Al leader delle Rsf, temutissimo «braccio armato» del dittatore deposto Omar al-Bashir, prosegue il giornale missionario, «è stato cioè affidato il compito di controllare le “frontiere esterne” europee».

Ricorda ancora l’editoriale che «preoccupazioni» sulle ambigue alleanze con i sudanesi «sono state sollevate nel 2016 da due europarlamentari, Barbara Spinelli e Marie-Christine Vergiat», le quali avevano «inviato una lettera aperta ai ministri degli esteri (Gentiloni) e dell’interno (Alfano) dell’allora governo Renzi chiedendo spiegazioni». A destare scalpore era, allora, il «Memorandum d’intesa con il Sudan, siglato il 3 agosto 2016 dal capo della polizia Franco Gabrielli e dal suo omologo sudanese Osman Al Hussein che prevede una collaborazione sui migranti e le frontiere».

Un accordo mai discusso e tanto meno ratificato dal Parlamento italiano, siglato nell’ambito del “Processo di Khartoum”, quadro di cooperazione nel 2014 tra Sudan e Ue.

«Considerato il feeling tra Hamdan Dagalo (Hemeti) ed Europa – paventa Nigrizia – non vorremmo che sotto sotto l’Ue tifasse per lui. Averlo come riferimento a Khartoum consentirebbe di poter meglio concertare le politiche migratorie…».
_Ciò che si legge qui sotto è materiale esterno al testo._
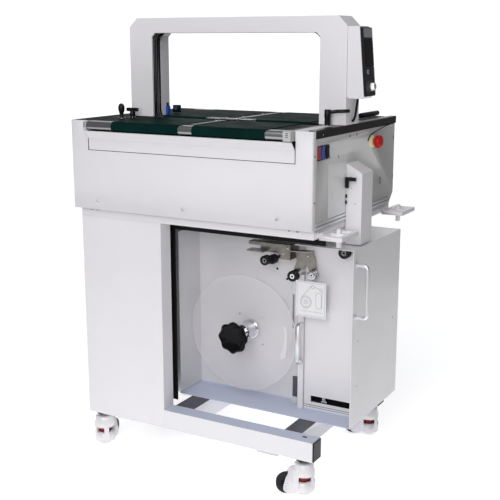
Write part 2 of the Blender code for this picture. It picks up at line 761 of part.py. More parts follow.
def make_chute():
    """Cover of the strap's way up, open towards the body and downwards, with an L-shaped latch."""
    outline = [(chute_x[0], chute_bottom), (chute_x[1], chute_bottom), (chute_x[1], chute_top_outer)]
    outline += [(chute_x[0], chute_top_inner)]
    chute = add("strap_chute", prism(outline, "Y", *chute_y), "white_paint", bevel=0.0008)
    w = chute_wall
    inner = [(chute_x[0] - over, chute_bottom - over), (chute_x[1] - w, chute_bottom - over)]
    inner += [(chute_x[1] - w, chute_top_outer - w), (chute_x[0] - over, chute_top_inner)]
    cut(chute, prism(inner, "Y", chute_y[0] + w, chute_y[1] - w))
    base = Vector(latch_at) - Vector((0, gap, 0))
    pin = cylinder(base, (0, -1, 0), 0.0055, 0.007, 16)
    latch = add("chute_latch", pin, "black_plastic", base, bevel=0.0006)
    arm_y = (base.y - 0.0125, base.y - 0.006)
    join(latch, block((base.x - 0.0115, base.x + 0.020), arm_y, (base.z - 0.005, base.z + 0.005)))
    join(latch, block((base.x - 0.0115, base.x - 0.0025), arm_y, (base.z - 0.026, base.z + 0.004)))


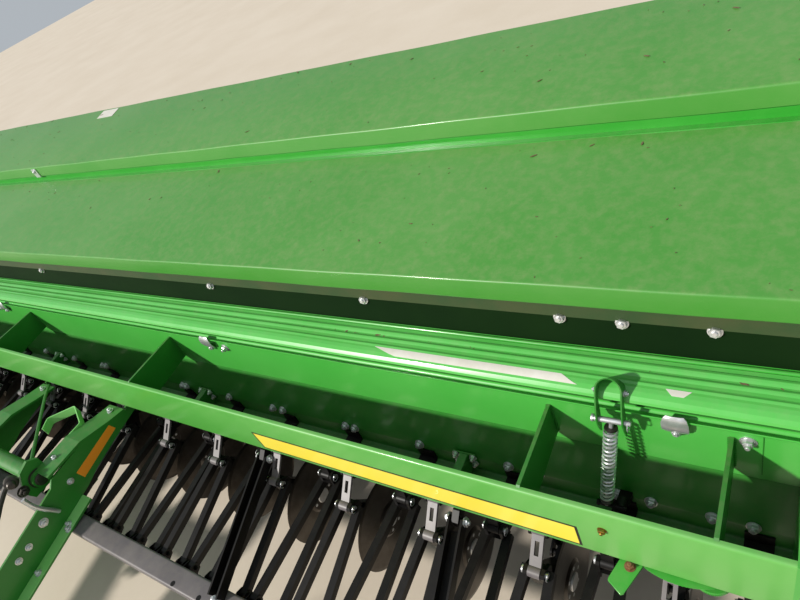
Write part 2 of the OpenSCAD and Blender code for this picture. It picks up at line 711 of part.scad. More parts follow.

La missiva di Barbara Spinelli e Marie-Christine Vergiat non ha mai ottenuto risposte convincenti, e allora Nigrizia rilancia oggi una semplice domanda: «Hemeti è stato e rimane a tutti gli effetti un partner dell’Unione Europea?». La risposta auspicabile è “no”, conclude Nigrizia, «anche perché siamo convinti che se l’Europa vuole essere un riferimento per l’approdo del Sudan alla democrazia deve guardare non ai tagliagole ma ai tanti cittadini sudanesi che ora tacciono perché parlano le armi».